The next logical step obviously is to invest in urban rail systems. With each train cabin capable of carrying around 250 passengers, there are huge gains on offer from the perspective of maximising the efficiency of the available road space.

Encouraging personal transport

However, there are cheaper alternatives when it comes to maximising the use of road space such as walking and cycling, both of which can easily be overlooked when it comes to planning urban mobility strategies.

The bicycle is a popular, healthy and non-polluting mode of transport that is now making a comeback as a reliable and cheap means to navigate the city, having been eclipsed by motorised vehicles for decades.

Addressing safety concerns of cyclists having to mingle with larger motor vehicles is the critical factor, and has prompted city authorities around the world to invest in segregated infrastructure for cyclists, and so encourage their greater usage.

The idea of establishing a network of well signposted, safe, and prioritised routes for cyclists can also be applied to encourage more pedestrians in cities. Making people feel safe and comfortable to walk short journeys rather than use taxis or buses, it reduces congestion and frees capacity on the public transport system.

Demand management

Another part of the road congestion reduction equation is to manage demand for travel by rationing or prioritising road space during the rush hour.

For example, allowing only high occupancy vehicles, such as cars and buses to use the city roads during the rush hour has demonstrated that behaviour can be changed, with people incentivised to either form car pools or take the bus to work.

Other ideas to regulate flow include permits that allow only specific vehicles – perhaps chosen by vehicle registration number – to use the city roads on any day or the use of bans on freight deliveries outside certain hours.

More controversial is the use of congestion charges or high car city centre parking charges.
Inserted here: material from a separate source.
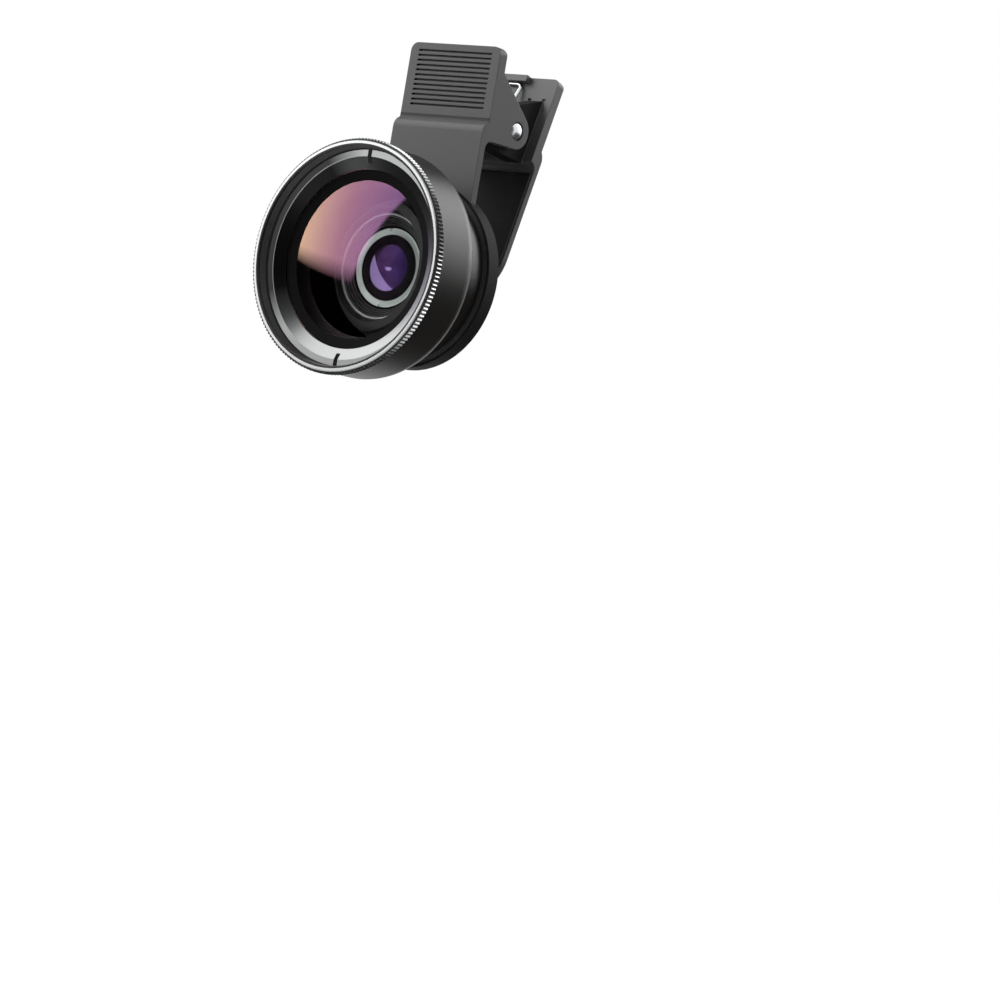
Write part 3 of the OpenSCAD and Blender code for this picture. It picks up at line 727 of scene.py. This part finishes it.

Both have been very effective in terms of regulating car use and also in generating revenue to plough back into the public transport systems. However, there are clear political risks from imposing such unpopular policies and this has prevented many local authorities from embracing the idea.

Finally, given that the majority of road traffic congestion in cities is seen during the daily tidal flow to work in the mornings and home again in the evenings, many city authorities are now encouraging the staggering of work hours and the use of flexi-time working. And of course, with the advent of technology in our daily lives, telecommuting could ultimately reduce all need for travel to work. 

Technology to transform door-to-door transport

The private hire market has been transformed by online services such as Uber and Grab which have entered the market to complement the existing public transport services and provide convenient on-demand transport.

The use of apps to enable simple, cost effective booking and use of private hire vehicles have transformed the customer experience of the taxi and private hire cars. The logical next step in this service is the introduction of autonomous driverless vehicles capable of safely and efficiently transporting passengers from door-to-door on demand.


The answer to the urban mobility challenge lies in first understanding the needs of the transport user. Only then can we provide efficient service options that provide realistic, convenient, and affordable alternatives to the private car.

It is clear that no single solution holds the key to the congestion problems faced by cities. Instead, we must tackle the issues on multiple fronts, ensuring that the differing needs of travellers are addressed so as to create a genuinely sustainable transport future for modern cities.

Ultimately, by investing in public transport and non-motorised transport, and demand management measures to control the inefficient and widespread use of the private vehicle, cities will be able to reduce congestion, boost productivity and free the space currently devoted to road transport. As a result, we will be able to focus our urban design efforts away from the demands of the motor car, and towards the needs of people to create an environmentally friendly, liveable, and attractive place for everyone to live and work.